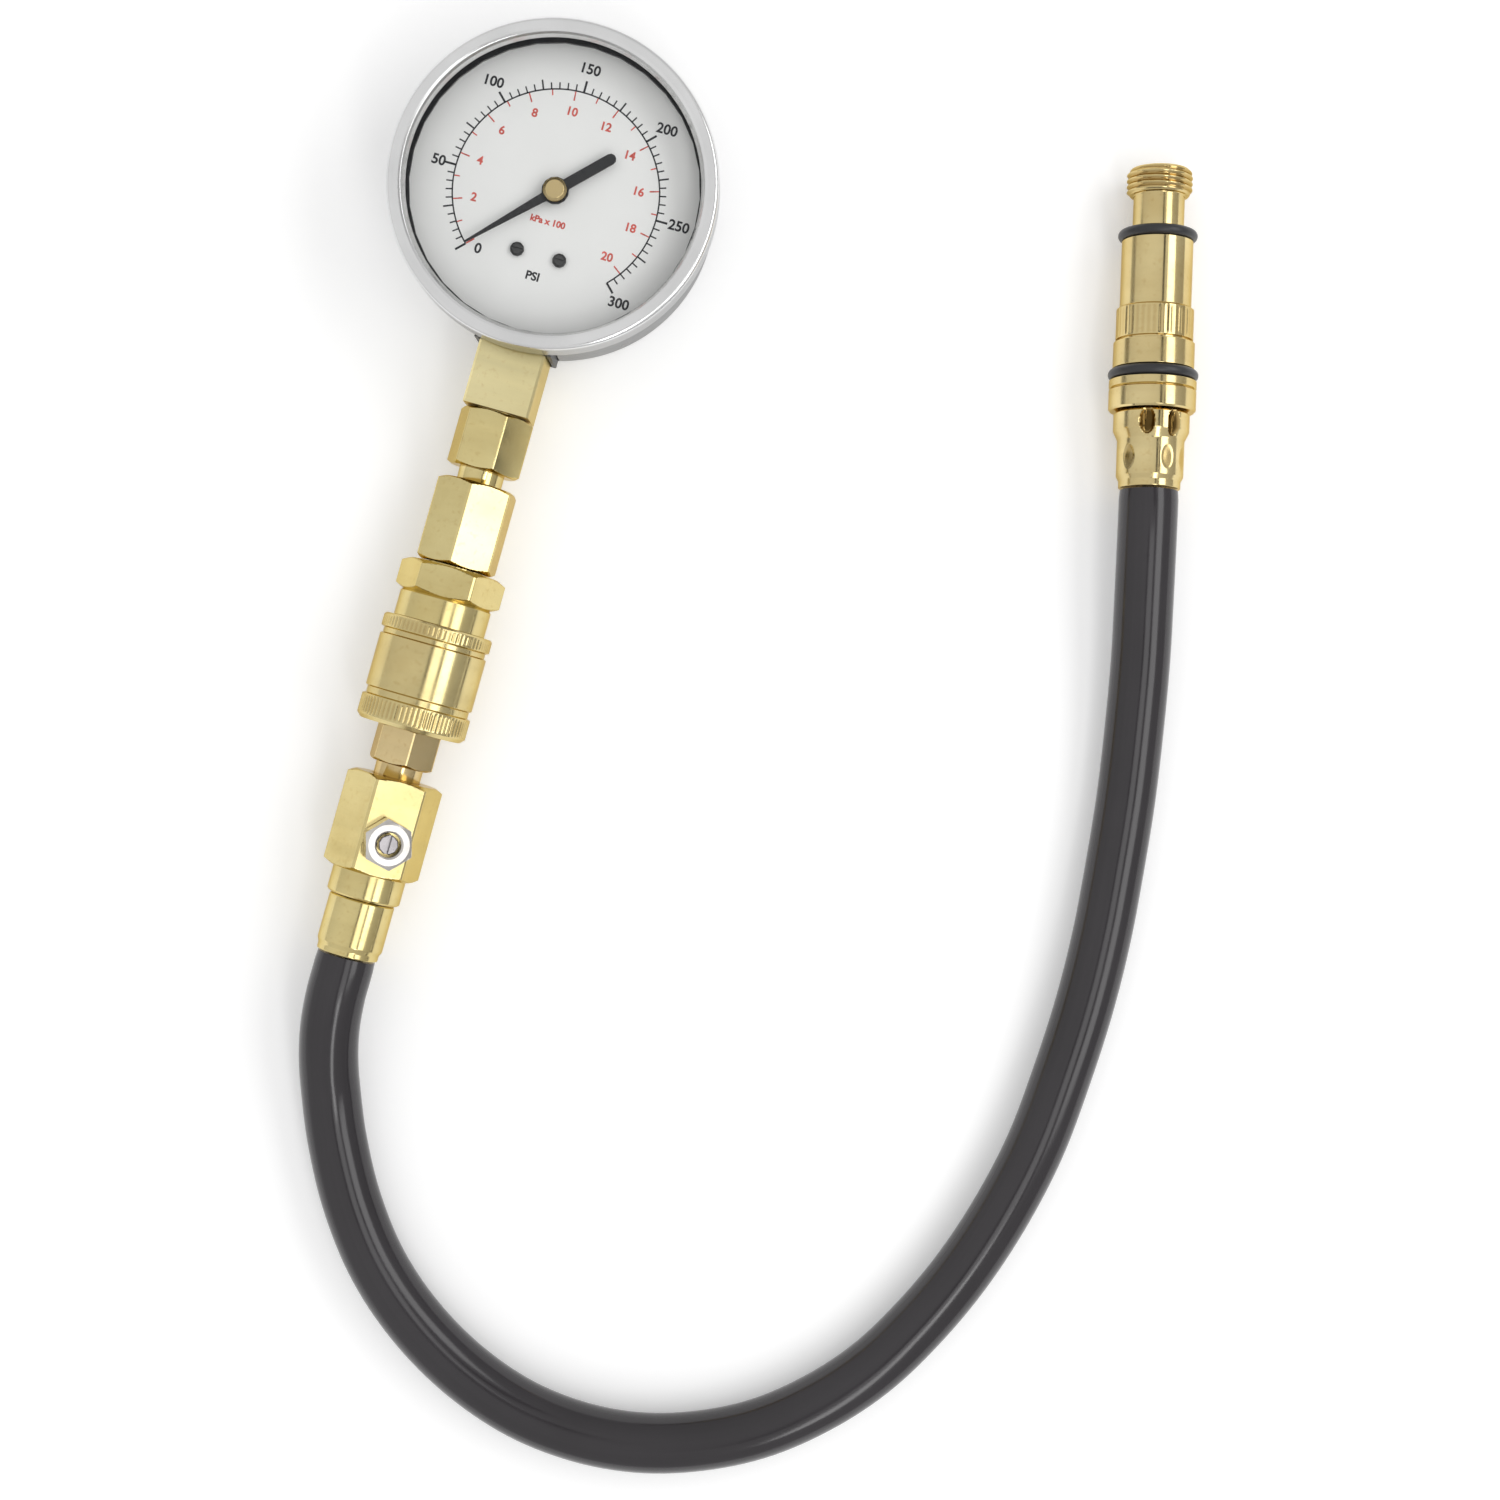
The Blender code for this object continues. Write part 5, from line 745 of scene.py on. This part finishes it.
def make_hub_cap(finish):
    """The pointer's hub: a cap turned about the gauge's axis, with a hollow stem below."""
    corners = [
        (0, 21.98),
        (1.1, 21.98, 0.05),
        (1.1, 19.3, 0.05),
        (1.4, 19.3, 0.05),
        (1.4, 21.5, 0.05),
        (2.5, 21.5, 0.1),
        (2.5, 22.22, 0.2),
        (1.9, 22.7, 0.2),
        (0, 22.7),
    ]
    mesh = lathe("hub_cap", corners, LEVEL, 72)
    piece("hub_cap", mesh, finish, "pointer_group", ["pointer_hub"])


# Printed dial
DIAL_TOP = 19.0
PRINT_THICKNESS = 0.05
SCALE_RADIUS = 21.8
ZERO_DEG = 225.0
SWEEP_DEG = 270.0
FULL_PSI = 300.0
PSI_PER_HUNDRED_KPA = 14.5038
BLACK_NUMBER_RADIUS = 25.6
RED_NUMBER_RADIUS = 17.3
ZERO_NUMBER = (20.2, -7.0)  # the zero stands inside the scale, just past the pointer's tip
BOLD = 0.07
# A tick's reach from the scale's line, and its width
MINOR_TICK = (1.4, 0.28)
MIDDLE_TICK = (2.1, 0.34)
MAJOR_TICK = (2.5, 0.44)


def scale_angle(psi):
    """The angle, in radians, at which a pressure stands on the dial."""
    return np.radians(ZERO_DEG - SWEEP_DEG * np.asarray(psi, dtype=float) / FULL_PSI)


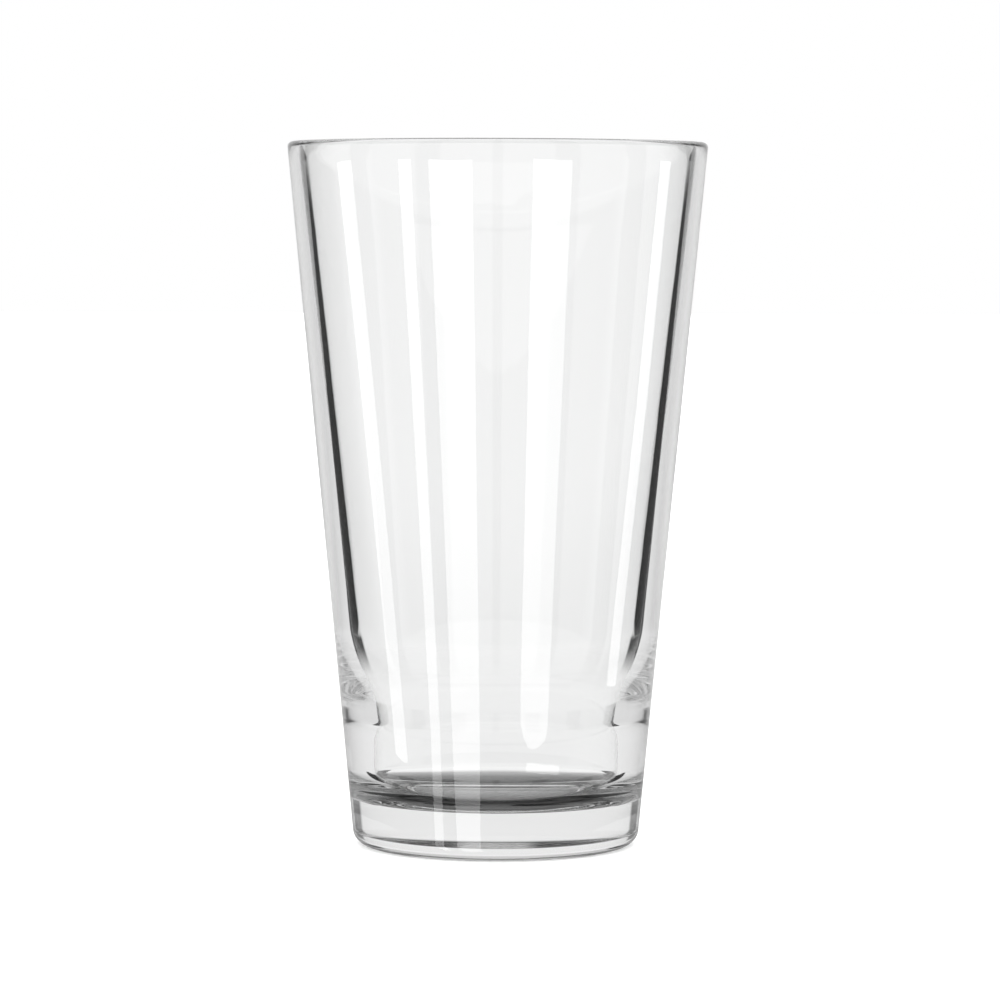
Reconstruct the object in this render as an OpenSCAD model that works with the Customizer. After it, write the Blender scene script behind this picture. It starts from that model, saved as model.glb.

#### What you have to do
Search the entries for the string "scene" and collect each line that has it.

#### Task answer
The Blender code for this object continues. Write part 5, from line 745 of scene.py on. This part finishes it.
Reconstruct the object in this render as an OpenSCAD model that works with the Customizer. After it, write the Blender scene script behind this picture. It starts from that model, saved as model.glb.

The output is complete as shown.